BEGIN Data provided

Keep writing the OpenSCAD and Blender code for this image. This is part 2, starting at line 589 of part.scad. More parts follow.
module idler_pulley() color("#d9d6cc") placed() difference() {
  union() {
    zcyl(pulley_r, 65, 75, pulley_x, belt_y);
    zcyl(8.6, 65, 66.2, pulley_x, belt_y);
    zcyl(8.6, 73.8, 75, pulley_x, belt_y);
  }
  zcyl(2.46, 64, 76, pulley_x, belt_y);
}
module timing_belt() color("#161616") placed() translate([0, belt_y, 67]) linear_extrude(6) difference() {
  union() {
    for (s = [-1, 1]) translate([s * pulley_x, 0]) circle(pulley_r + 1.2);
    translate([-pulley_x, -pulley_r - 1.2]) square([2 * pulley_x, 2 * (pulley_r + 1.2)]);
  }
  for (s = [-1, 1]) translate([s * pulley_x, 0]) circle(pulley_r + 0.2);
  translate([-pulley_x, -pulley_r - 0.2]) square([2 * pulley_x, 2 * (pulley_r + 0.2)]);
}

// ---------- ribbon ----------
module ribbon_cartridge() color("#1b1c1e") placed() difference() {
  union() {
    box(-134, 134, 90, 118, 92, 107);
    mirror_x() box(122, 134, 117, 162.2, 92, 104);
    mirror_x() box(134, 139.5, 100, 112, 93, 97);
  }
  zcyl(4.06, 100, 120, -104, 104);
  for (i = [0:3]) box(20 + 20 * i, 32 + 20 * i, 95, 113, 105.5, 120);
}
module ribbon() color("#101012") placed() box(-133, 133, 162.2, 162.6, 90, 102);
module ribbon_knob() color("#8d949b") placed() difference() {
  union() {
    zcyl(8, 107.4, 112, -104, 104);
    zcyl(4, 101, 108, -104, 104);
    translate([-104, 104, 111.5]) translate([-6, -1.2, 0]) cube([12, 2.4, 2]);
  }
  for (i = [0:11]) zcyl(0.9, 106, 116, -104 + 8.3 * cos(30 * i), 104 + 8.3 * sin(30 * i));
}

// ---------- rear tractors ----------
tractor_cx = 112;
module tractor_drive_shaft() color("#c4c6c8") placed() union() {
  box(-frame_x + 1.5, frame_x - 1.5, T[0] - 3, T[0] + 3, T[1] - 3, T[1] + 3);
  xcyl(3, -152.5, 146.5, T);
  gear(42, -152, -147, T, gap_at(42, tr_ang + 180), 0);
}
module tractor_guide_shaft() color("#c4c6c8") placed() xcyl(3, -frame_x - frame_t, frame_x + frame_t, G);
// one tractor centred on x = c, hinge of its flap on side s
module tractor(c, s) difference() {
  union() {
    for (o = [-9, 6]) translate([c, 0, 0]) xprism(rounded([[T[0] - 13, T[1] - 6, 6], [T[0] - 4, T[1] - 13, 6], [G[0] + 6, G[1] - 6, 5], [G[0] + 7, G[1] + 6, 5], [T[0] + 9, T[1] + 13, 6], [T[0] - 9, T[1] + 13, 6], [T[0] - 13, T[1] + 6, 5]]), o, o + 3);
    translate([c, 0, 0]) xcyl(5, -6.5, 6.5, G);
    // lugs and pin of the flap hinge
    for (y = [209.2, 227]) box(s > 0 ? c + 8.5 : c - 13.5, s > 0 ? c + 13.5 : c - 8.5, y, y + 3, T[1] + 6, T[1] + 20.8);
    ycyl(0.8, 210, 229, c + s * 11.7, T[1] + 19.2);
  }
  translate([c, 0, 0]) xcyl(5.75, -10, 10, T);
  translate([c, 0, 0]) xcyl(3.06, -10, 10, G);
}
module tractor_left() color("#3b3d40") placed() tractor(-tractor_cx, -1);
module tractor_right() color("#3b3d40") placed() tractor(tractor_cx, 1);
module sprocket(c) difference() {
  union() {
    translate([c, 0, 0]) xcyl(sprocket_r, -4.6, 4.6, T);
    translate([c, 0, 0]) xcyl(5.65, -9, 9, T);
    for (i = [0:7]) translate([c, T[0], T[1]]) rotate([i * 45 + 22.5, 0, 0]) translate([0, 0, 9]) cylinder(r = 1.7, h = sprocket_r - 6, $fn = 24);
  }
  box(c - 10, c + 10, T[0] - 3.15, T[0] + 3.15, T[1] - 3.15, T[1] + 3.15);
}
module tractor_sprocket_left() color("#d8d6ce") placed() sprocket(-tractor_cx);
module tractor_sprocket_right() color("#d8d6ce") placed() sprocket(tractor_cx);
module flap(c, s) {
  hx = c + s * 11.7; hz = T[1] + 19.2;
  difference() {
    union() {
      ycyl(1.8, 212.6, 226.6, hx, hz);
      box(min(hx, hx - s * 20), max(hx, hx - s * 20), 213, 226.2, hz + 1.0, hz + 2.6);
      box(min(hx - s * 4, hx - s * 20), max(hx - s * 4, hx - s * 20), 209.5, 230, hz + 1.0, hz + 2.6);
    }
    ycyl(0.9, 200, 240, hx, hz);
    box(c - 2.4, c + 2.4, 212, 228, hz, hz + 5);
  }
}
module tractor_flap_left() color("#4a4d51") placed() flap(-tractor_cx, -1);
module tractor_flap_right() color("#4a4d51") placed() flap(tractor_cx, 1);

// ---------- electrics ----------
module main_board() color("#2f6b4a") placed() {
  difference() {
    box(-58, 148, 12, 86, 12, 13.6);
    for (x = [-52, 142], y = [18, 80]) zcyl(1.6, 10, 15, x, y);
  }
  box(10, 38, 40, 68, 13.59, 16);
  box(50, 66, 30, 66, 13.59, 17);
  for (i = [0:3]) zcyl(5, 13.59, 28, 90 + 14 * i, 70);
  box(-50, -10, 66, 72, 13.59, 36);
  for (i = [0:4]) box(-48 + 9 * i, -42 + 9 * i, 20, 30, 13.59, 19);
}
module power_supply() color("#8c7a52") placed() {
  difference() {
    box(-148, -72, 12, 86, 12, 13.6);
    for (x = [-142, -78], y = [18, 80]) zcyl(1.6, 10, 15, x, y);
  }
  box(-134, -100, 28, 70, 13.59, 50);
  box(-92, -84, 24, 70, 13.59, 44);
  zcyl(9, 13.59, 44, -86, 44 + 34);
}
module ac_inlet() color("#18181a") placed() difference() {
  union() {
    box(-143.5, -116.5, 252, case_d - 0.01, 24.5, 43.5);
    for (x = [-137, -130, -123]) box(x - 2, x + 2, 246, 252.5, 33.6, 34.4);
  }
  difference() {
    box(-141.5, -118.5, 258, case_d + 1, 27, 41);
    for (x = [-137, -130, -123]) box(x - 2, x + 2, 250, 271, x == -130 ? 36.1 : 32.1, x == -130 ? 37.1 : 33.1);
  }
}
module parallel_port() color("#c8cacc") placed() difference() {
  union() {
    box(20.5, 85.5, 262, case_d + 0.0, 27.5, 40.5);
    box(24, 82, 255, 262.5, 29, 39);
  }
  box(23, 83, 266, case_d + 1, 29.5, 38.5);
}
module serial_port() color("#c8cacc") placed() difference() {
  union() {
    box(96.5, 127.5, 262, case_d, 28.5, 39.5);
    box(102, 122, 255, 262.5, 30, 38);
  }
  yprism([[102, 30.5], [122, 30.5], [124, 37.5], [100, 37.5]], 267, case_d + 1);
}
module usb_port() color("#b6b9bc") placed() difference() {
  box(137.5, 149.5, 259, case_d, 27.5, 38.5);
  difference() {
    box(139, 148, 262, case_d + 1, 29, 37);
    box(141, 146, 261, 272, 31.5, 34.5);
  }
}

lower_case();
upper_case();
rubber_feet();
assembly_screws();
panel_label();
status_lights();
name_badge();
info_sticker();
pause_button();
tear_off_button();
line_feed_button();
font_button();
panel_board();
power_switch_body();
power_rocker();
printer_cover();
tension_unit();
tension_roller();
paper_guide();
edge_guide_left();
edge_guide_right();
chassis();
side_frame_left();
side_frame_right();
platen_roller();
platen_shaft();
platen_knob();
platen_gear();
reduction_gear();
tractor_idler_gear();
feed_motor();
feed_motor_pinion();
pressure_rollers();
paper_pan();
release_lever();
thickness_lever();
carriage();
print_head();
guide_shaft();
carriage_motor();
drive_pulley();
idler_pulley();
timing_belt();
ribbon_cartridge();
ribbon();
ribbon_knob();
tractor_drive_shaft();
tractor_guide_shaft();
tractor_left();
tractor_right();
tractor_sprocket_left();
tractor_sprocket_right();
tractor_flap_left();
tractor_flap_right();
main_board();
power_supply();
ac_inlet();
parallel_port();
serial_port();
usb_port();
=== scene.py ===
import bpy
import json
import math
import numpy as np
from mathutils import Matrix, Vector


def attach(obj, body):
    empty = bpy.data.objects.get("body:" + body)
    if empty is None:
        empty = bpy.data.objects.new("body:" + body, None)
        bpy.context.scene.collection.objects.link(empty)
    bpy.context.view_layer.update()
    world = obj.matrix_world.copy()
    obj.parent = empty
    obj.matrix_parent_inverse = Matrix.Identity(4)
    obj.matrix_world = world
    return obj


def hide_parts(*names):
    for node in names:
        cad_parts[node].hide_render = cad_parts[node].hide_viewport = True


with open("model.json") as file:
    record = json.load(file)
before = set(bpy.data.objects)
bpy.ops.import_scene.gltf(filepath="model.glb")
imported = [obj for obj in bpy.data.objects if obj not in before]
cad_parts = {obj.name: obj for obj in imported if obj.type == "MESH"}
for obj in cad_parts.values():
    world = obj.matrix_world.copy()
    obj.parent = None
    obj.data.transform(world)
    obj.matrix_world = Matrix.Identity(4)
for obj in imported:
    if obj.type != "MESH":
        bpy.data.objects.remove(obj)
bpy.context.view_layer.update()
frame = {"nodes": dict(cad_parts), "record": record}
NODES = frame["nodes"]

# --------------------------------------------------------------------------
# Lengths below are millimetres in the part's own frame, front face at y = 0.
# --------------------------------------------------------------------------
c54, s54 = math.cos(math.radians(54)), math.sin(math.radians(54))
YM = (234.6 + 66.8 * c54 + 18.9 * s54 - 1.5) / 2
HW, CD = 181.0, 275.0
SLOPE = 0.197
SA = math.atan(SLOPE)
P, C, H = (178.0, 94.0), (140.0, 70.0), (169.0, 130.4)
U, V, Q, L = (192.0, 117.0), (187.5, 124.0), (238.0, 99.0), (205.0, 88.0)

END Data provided

→ **Required task**:
The lines to extract from the data above begin with the line containing "lower_case();" and end with the line containing "imported = [obj". Extract them exactly, including both.

→ **Finished exercise**:
lower_case();
upper_case();
rubber_feet();
assembly_screws();
panel_label();
status_lights();
name_badge();
info_sticker();
pause_button();
tear_off_button();
line_feed_button();
font_button();
panel_board();
power_switch_body();
power_rocker();
printer_cover();
tension_unit();
tension_roller();
paper_guide();
edge_guide_left();
edge_guide_right();
chassis();
side_frame_left();
side_frame_right();
platen_roller();
platen_shaft();
platen_knob();
platen_gear();
reduction_gear();
tractor_idler_gear();
feed_motor();
feed_motor_pinion();
pressure_rollers();
paper_pan();
release_lever();
thickness_lever();
carriage();
print_head();
guide_shaft();
carriage_motor();
drive_pulley();
idler_pulley();
timing_belt();
ribbon_cartridge();
ribbon();
ribbon_knob();
tractor_drive_shaft();
tractor_guide_shaft();
tractor_left();
tractor_right();
tractor_sprocket_left();
tractor_sprocket_right();
tractor_flap_left();
tractor_flap_right();
main_board();
power_supply();
ac_inlet();
parallel_port();
serial_port();
usb_port();
=== scene.py ===
import bpy
import json
import math
import numpy as np
from mathutils import Matrix, Vector


def attach(obj, body):
    empty = bpy.data.objects.get("body:" + body)
    if empty is None:
        empty = bpy.data.objects.new("body:" + body, None)
        bpy.context.scene.collection.objects.link(empty)
    bpy.context.view_layer.update()
    world = obj.matrix_world.copy()
    obj.parent = empty
    obj.matrix_parent_inverse = Matrix.Identity(4)
    obj.matrix_world = world
    return obj


def hide_parts(*names):
    for node in names:
        cad_parts[node].hide_render = cad_parts[node].hide_viewport = True


with open("model.json") as file:
    record = json.load(file)
before = set(bpy.data.objects)
bpy.ops.import_scene.gltf(filepath="model.glb")
imported = [obj for obj in bpy.data.objects if obj not in before]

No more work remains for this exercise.